Later, he and his wife, Jennifer, were devastated when they heard that a senior's dog had been attacked and killed shortly after.

"I have a broken heart for her because at least we came home with our dogs, eventually," Jennifer said.

"I have a lot of anger that this was totally unnecessary and unprovoked. We were just out for a walk and it could have happened to anyone," Greg said.

The couple have nothing against the dogs' breed – they used to foster Pit Bulls.

However, they are angry with the owners and say something needs to change.

"Pit Bulls or any other dog, the potential for danger is out there, so we need to make sure we do whatever is possible to keep people safe," Greg said.

"I could have lost the most important things in the world to me – my dogs and my husband," Jennifer said.

"This should have never happened and more needs to be done to keep things from happening where a community of kids, full of animals, full of families and full of seniors are at risk because people are not being responsible with their large breed and aggressive dogs."

Calgary police responded to the incident and seized two animals, who remain in the city's custody while an investigation is completed by city bylaw officers.

According to Ryan Pleckaitis, community standards chief at the City of Calgary, the two Pit Bull Terriers escaped their yards shortly before the attacks.

"What we're trying to determine in the two separate incidents (is) if it was one of the dogs that was involved or whether both dogs were involved," he said.

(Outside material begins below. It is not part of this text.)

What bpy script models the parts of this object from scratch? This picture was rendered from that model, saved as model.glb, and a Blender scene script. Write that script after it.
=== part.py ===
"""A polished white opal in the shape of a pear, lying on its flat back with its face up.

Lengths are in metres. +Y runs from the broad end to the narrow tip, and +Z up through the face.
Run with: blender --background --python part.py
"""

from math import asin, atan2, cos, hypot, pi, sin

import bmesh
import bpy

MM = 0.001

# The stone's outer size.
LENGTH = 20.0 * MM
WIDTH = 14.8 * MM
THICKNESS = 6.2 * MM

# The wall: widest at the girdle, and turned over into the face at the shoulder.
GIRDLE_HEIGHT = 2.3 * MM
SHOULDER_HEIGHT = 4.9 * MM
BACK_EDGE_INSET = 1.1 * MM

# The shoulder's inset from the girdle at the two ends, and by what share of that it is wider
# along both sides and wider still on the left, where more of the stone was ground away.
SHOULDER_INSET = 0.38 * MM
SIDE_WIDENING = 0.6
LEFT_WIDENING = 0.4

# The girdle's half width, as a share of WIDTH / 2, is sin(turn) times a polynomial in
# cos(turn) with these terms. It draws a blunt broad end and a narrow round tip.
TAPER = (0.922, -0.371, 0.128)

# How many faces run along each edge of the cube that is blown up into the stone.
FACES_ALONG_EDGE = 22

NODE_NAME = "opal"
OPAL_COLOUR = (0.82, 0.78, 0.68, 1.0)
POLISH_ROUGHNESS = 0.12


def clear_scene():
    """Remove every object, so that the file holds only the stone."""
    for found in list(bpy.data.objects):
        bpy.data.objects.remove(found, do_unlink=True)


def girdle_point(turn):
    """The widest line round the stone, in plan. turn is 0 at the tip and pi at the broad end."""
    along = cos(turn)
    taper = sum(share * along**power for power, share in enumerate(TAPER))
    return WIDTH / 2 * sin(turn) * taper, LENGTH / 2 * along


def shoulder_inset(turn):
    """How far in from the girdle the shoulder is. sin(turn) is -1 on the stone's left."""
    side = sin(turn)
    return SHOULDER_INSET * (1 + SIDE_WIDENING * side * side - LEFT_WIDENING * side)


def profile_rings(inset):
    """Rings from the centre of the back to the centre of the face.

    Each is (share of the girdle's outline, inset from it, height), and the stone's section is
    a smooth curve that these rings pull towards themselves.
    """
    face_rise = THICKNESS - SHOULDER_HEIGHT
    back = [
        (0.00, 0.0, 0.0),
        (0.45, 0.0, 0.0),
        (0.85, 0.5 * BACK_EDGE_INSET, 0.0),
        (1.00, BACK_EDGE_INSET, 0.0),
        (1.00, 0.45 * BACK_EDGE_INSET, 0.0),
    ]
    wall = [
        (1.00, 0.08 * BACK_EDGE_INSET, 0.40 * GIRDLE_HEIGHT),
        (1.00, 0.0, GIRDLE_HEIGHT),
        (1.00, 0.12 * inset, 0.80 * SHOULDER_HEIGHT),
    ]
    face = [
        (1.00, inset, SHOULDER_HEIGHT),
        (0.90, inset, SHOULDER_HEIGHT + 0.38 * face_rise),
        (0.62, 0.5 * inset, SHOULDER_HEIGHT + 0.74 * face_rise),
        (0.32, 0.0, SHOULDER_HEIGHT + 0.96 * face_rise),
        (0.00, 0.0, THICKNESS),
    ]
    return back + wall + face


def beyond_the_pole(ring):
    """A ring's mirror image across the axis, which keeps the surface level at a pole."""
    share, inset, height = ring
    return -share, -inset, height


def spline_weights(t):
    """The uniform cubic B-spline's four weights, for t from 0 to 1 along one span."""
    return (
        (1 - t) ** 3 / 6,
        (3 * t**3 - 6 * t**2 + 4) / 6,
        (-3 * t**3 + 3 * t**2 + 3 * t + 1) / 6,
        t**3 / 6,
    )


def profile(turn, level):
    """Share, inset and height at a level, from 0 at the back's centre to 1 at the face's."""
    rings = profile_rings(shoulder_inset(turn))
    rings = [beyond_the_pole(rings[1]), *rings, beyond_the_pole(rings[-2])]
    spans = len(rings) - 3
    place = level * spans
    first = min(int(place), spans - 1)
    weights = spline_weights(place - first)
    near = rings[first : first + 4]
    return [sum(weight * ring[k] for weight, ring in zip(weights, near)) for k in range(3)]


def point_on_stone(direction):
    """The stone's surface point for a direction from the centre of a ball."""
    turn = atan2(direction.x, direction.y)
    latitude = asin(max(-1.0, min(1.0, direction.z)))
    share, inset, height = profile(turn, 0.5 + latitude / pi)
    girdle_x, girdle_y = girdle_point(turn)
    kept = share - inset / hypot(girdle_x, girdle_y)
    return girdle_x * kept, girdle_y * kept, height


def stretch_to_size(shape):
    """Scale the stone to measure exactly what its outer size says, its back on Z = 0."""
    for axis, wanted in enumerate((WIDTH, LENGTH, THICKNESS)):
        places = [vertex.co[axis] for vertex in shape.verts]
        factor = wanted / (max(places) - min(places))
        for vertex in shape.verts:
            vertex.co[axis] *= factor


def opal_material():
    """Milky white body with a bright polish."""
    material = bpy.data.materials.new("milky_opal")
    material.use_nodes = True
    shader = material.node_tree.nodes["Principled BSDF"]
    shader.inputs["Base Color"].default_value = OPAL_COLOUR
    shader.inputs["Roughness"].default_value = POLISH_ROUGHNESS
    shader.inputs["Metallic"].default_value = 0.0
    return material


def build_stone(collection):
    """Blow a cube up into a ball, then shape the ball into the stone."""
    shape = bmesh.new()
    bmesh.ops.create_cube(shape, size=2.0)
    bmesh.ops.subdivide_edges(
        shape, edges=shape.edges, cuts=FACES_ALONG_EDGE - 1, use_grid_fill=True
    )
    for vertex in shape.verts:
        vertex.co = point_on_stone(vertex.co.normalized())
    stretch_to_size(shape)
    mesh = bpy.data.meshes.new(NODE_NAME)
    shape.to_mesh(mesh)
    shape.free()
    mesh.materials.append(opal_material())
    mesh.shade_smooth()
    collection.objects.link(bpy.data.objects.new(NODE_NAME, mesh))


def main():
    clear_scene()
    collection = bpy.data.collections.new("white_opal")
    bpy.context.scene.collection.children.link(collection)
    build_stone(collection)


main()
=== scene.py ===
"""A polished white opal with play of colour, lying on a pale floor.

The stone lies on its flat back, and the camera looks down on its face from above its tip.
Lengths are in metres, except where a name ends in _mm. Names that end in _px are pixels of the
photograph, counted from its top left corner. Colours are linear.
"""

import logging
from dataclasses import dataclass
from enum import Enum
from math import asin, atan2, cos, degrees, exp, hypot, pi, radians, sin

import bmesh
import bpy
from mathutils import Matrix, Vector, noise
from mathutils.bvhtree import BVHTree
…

"In the coming days and weeks, we will not only be looking to take enforcement action under our bylaws based on what we find but there's also other mechanisms to prevent reoccurrence of incidents like this."

Pleckaitis said the owners of the dogs have co-operated with their investigation and could face consequences, including fines and charges under city bylaws.

He said it is too early to determine if the dogs will be euthanized.

"It's possible, so again, it's premature to make that determination. We need to still gather the facts and assess the evidence but if there's an animal that, based on the information before, that cannot be rehabilitated, that poses a significant risk to public safety, then what we would do is make an application through the courts, the Dangerous Dog Act, and seek euthanizing that animal," Pleckaitis said.

Bryanna Kathrens, a dog walker and owner of Wags Galore, said her clients and people in the area are shaken by the news.

"It's really shocking to hear it happens and scary, too, because dogs are our kids nowadays and you want to feel safe out walking your dogs," she said.

"I do have clients that are nervous to walk their own dogs in the area and I think they're avoiding walking in the evenings right now while they're kind of settling from all this."

She said she is constantly scanning her surroundings and trying to take measures when she sees other dogs.

"In a split second, it can be really tough to know what to do," she said.

"If you have any kind of dog, you need to know the limits and if you have a big, powerful dog, you need to take the steps to make sure it's safe and that everyone around you is safe."

Pleckaitis said the city is focused on public education and awareness about bite prevention, including properly securing your yard.

"Especially dog owners that own dogs that are typically involved in these situations and when they do bite and attack they cause significant damage," he said.

"Dog owners have to understand what their responsibilities are."